* START DATASET EXTRACT *
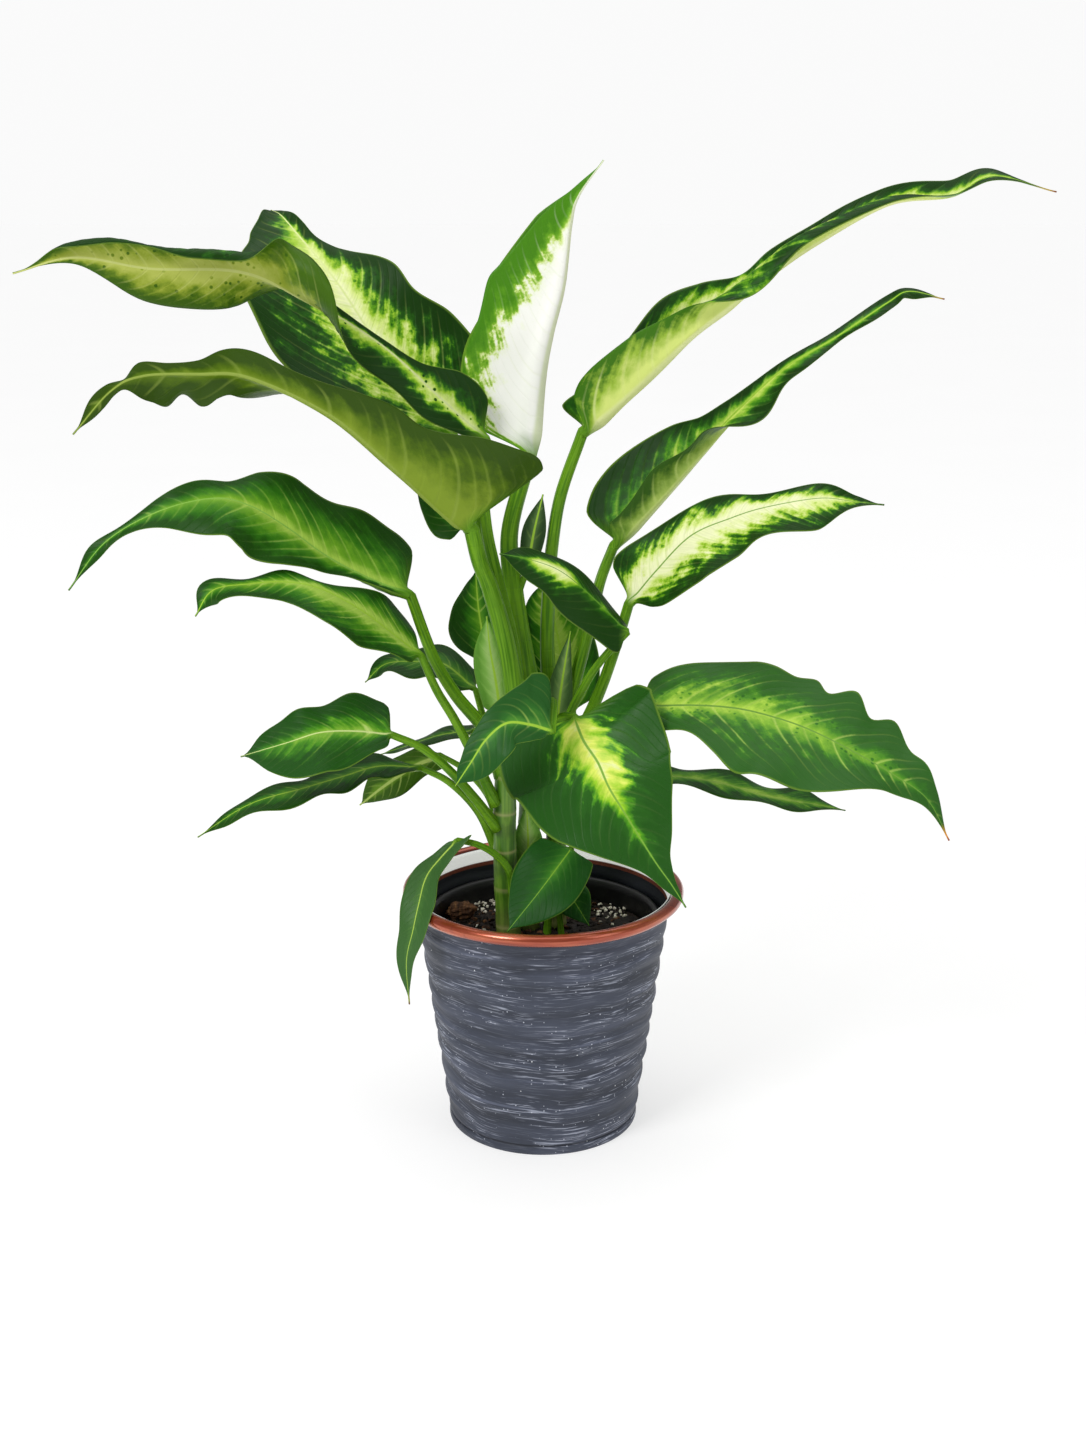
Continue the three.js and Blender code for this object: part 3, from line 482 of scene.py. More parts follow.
chips, shader = new_finish("bark_chips", Specular_IOR_Level=0.3, Roughness=0.85)
place = place_on(shader)
fibre = cloud(place, (500, 120, 120), 5.0)
linked(shader, Base_Color=shades(fibre, [(0.3, "2a180e"), (0.5, "4c2f1c"), (0.7, "7a5433")]),
       Normal=relief(fibre, 0.5, 0.0006))
strewn("bark_bits", (0, 0, 0.062), chips, Density=1.3e4, Small=0.002, Large=0.0052, Flatness=0.4,
       Sink=0.0001, Seed=23)

perlite, shader = new_finish("perlite", Specular_IOR_Level=0.3, Roughness=0.8)
place = place_on(shader)
pores = cloud(place, 900, 5.0)
linked(shader, Base_Color=shades(pores, [(0.35, "a89a86"), (0.5, "e6dfd0"), (0.65, "f7f3ea")]),
       Normal=relief(pores, 0.6, 0.0005))
for name, patch, density, seed in (("perlite_grains", (0, 0, 0.062), 6e3, 5),
                                   ("perlite_patch_left", (-0.034, 0.046, 0.011), 7e4, 6),
                                   ("perlite_patch_right", (0.043, 0.037, 0.013), 6e4, 7)):
    strewn(name, patch, perlite, Density=density, Small=0.0009, Large=0.0028, Flatness=0.8, Sink=-0.0005,
           Seed=seed)

# ---------------------------------------------------------------- bark lump
# One larger, flattish lump of brown bark lies on the mix, near the pot's wall. It is a broken piece, pitted
# and split along its grain.
BARK_PLACE = (-0.051, 0.028, SOIL_TOP + 0.0045)
BARK_TURN = 0.4

bark, given, result = new_rule("broken_bark", {"Half length": 0.009, "Half width": 0.007, "Half height": 0.005,
                                               "Break": 0.3})
ball = add("GeometryNodeMeshIcoSphere", {"Radius": 1.0, "Subdivisions": 5}, tree=bark)[0]
place = add("GeometryNodeInputPosition", tree=bark)[0]
dents = cloud(vector_calc("MULTIPLY", place, (0.9, 1.6, 1.6)), 1.3, 5.0)
dents = times(total(dents, -0.5), given["Break"])
shape = vector_calc("SCALE", place, calc("MULTIPLY_ADD", dents, 4.0, 1.0))
half = joined(given["Half length"], given["Half width"], given["Half height"])
shape = vector_calc("MULTIPLY", shape, half)
shape = add("ShaderNodeVectorRotate", {"Vector": shape, "Angle": BARK_TURN}, rotation_type="Z_AXIS")[0]
shape = vector_calc("ADD", shape, BARK_PLACE)
shape = add("GeometryNodeSetPosition", {"Geometry": ball, "Position": shape})[0]
close_rule(shape, chips, result)
fitted(shaped(solid("bark_lump_look", *disc(0, 0, 0.01), None), bark), "bark", "bark_lump")

# ---------------------------------------------------------------- canes
# Three fleshy green canes rise out of the mix. Each is ringed with the scars of old leaves, a little
# swollen at every ring, and paler and browner towards its foot.
MM = 0.001
CANE_SIDES = 40
CANE_ROW_SPACING = 1.2
RING_SPACING = 21
RUN_STEPS = 400
SCAR_DIP = 0.035
SCAR_HALF_WIDTH = 0.035
SWELLING = 0.05
SWELLING_HALF_WIDTH = 0.16
CANES = {
    "cane_left": ([(-20, -5, 104), (-22, -5, 143), (-23, -8, 183), (-22, -10, 221), (-18, -10, 246),
                   (-15, -8, 273)], (7.5, 6)),
    "cane_middle": ([(-9, 12, 107), (-9, 12, 163), (-8, 12, 202), (-7, 12, 240), (-6, 12, 268)], (7, 6)),
    "cane_right": ([(8, 17, 108), (8, 17, 181), (9, 17, 219), (11, 17, 248)], (6.5, 5)),
}


def along(rows, t):
    """Smooth values at each t of a row of values or points that are spread evenly along a piece."""
    rows = np.asarray(rows, float)
    if len(rows) == 1:
        return np.repeat(rows, len(t), 0)
    rows = np.concatenate([[2 * rows[0] - rows[1]], rows, [2 * rows[-1] - rows[-2]]])
    reach = np.clip(t, 0, 1) * (len(rows) - 3)
    step = np.minimum(reach.astype(int), len(rows) - 4)
    f = (reach - step).reshape((-1,) + (1,) * (rows.ndim - 1))
    a, b, c, d = rows[step], rows[step + 1], rows[step + 2], rows[step + 3]
    return 0.5 * (2 * b + (c - a) * f + (2 * a - 5 * b + 4 * c - d) * f ** 2 + (3 * b - a - 3 * c + d) * f ** 3)


def unit(vectors):
    """Vectors of length one."""
    return vectors / np.linalg.norm(vectors, axis=-1, keepdims=True)


def square_to(vectors, axis):
    """Vectors turned square to an axis."""
    return unit(vectors - (vectors * axis).sum(-1, keepdims=True) * axis)


def heading(points, t):
    """The direction of a row of points at each t."""
    return unit(along(points, np.minimum(t + 1e-3, 1)) - along(points, np.maximum(t - 1e-3, 0)))


def run_of(points):
    """A row of points' length, and the distance along it at even steps."""
    path = along(points, np.linspace(0, 1, RUN_STEPS))
    steps = np.concatenate([[0], np.cumsum(np.linalg.norm(np.diff(path, axis=0), axis=1))])
    return steps[-1], steps


def spokes(turns, side, up):
    """Directions round a stem, from its side at 0 to its top at a quarter turn."""
    return np.cos(turns)[:, None] * side[:, None] + np.sin(turns)[:, None] * up[:, None]


def stem_rings(points, t, radius, top_up, turns, channel=0.0):
    """Rings down a stem: their points, each as far round as turns says, with a channel along the upper side."""
    centre, run = along(points, t), heading(points, t)
    up = np.empty_like(centre)
    up[-1] = square_to(np.asarray(top_up, float), run[-1])
    for row in range(len(t) - 2, -1, -1):
        up[row] = square_to(up[row + 1], run[row])
    dip = 1 - channel * np.exp(-((turns - math.pi / 2) / 0.6) ** 2)
    return centre[:, None] + (radius[:, None] * dip)[..., None] * spokes(turns, np.cross(run, up), up)


def capped_faces(rows, sides):
    """The faces of a closed tube of rings, with a flat face at each end."""
    last = (rows - 1) * sides
    return ringed_faces(rows, sides) + [list(range(sides))[::-1], [last + side for side in range(sides)]]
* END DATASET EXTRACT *
#### WHAT THE TASK REQUIRES
Of all the lines in the listing above, how many include "from"? Write only the number.

#### COMPLETE OUTPUT
2